Peter Cohen at The Loop talks about the pleasures of dumping his iPhone and using an older "dumb" phone. He says it is cheaper, of course. But it also has other advantages. "I don't have my face stuck in my phone wherever I go, social network or playing games or checking e-mail," he says. "I have better situational awareness. I'm more present. I don't take pictures of my food before I eat it, or tweet about how delicious this skinny vanilla latte and pumpkin scone are. I no longer blankly pull out my phone and start fiddling with it mid-conversation with friends. If you do that, by the way, stop.
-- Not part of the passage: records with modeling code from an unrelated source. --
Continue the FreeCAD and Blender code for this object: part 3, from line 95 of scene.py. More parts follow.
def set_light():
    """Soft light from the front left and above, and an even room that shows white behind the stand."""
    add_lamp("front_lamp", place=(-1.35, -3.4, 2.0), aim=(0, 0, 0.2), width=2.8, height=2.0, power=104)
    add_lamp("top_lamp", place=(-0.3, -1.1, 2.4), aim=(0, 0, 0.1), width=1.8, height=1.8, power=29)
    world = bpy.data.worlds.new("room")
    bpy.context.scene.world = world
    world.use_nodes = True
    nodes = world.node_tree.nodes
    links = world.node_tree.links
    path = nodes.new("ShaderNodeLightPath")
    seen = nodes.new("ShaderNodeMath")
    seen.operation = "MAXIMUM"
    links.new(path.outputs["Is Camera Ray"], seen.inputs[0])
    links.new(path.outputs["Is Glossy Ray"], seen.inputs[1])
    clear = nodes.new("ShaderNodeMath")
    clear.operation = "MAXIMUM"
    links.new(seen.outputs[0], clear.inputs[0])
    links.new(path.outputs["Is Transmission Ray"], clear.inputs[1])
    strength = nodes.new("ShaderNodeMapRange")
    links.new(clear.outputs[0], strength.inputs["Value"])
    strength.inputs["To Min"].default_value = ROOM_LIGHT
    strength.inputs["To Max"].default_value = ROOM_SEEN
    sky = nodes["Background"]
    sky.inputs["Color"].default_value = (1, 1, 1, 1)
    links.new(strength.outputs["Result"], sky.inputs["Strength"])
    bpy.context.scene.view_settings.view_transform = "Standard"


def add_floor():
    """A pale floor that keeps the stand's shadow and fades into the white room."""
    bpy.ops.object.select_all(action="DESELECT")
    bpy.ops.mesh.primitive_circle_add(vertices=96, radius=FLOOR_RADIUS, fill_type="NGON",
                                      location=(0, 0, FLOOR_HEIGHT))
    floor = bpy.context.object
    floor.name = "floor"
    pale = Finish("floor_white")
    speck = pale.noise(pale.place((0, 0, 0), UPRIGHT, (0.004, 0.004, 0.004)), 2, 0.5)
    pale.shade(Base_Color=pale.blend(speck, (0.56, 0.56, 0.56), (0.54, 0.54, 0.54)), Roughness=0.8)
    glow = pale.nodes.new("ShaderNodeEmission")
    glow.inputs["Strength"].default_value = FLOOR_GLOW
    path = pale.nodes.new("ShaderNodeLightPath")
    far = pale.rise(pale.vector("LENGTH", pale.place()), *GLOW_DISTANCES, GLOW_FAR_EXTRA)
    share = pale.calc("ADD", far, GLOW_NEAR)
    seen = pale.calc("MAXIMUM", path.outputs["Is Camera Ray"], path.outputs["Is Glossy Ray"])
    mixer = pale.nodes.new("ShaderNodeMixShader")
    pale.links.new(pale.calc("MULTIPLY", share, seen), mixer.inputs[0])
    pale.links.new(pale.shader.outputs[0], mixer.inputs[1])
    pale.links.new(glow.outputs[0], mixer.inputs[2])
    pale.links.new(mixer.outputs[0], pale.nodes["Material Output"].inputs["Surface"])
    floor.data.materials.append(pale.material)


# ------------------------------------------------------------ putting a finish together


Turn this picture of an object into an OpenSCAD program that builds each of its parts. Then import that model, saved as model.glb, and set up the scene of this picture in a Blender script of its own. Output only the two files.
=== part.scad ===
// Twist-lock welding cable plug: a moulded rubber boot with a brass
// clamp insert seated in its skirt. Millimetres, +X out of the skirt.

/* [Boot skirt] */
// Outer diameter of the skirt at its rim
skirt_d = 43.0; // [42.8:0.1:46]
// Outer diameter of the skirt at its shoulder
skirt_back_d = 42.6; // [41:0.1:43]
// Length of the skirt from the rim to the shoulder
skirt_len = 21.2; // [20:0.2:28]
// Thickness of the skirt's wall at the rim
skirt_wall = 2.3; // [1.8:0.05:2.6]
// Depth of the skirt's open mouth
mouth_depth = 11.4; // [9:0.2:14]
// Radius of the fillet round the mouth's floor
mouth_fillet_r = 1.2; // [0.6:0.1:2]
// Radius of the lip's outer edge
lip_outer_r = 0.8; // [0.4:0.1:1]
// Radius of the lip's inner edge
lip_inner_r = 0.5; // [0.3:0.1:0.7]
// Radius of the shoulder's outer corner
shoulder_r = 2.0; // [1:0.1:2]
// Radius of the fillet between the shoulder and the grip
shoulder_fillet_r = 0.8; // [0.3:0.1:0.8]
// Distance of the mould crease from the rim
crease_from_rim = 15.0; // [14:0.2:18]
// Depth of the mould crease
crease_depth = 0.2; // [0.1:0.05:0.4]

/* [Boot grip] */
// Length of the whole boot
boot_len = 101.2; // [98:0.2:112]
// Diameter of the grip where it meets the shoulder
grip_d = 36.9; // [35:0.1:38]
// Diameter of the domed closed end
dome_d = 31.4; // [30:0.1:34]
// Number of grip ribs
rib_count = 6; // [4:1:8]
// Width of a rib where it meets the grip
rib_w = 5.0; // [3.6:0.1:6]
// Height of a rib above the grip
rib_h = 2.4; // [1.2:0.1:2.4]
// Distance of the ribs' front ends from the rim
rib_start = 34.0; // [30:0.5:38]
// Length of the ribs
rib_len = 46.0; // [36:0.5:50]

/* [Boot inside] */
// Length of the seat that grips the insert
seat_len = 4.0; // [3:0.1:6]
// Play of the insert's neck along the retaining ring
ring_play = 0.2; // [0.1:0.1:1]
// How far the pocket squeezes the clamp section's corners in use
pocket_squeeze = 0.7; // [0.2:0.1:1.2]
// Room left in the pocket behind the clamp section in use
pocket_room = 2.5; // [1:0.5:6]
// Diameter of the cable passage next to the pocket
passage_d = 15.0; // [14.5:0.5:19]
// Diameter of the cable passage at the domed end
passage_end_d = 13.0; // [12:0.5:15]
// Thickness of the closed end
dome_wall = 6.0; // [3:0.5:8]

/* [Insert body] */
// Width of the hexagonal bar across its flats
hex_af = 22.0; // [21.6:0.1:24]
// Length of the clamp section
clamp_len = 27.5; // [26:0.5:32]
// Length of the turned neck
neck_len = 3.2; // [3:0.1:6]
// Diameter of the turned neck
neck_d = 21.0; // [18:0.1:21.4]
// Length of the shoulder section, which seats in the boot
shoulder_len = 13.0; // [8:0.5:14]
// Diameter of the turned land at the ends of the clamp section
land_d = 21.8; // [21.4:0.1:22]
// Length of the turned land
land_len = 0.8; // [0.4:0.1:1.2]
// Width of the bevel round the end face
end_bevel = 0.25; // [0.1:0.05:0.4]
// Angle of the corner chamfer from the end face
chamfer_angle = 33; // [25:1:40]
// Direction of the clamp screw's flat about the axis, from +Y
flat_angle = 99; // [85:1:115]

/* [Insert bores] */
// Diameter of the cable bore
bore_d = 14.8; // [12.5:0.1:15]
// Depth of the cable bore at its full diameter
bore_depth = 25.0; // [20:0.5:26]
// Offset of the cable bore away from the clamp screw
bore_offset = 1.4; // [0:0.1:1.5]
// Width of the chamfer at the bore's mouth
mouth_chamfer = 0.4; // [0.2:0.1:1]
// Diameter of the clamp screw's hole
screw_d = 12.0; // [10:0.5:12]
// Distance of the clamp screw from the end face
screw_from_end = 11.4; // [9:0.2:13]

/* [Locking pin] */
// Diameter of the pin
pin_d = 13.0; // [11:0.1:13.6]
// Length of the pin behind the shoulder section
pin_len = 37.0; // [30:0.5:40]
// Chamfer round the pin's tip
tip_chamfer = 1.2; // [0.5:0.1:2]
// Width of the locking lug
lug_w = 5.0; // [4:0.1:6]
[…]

It's really rude."

He discovered, he says, that he doesn't need to be connected all the time. Ironically, he also says using a smart phone was making him "dull and more than a bit stupid."

Stephen Hackett at 512 Pixels made the goal of not using an iPhone at all for an entire year. "I — like most people I observe in waiting rooms and in line at Starbucks — kill little bits of time with my head down, the glow of my smartphone lighting up my face. Twitter, App.net, Google Reader, Instagram, Email, iMessage, Tumblr and more wedge their way in to my life in little two-minute increments throughout the day."

Hackett failed. He lasted only two months and one day. Just using a dumb phone had its upside: "Being without a smartphone is weird. I started noticing (and getting angry with) people who ignore each other to attend to something on their phones. I found it easier to connect to people in person — be it over coffee or in meetings — without my iPhone serving as a distraction. Most of the time, I enjoyed not being as connected as I once was."

But.

It was stressful at work. It was stressful at home. He missed taking cute pictures of his kids. He got lost once.

So he started using the iPhone again, except with a difference, he says.

"I'll be leaving my iPhone in my pocket much more, relying on it more as a tool, and less of a reason to ignore those around me."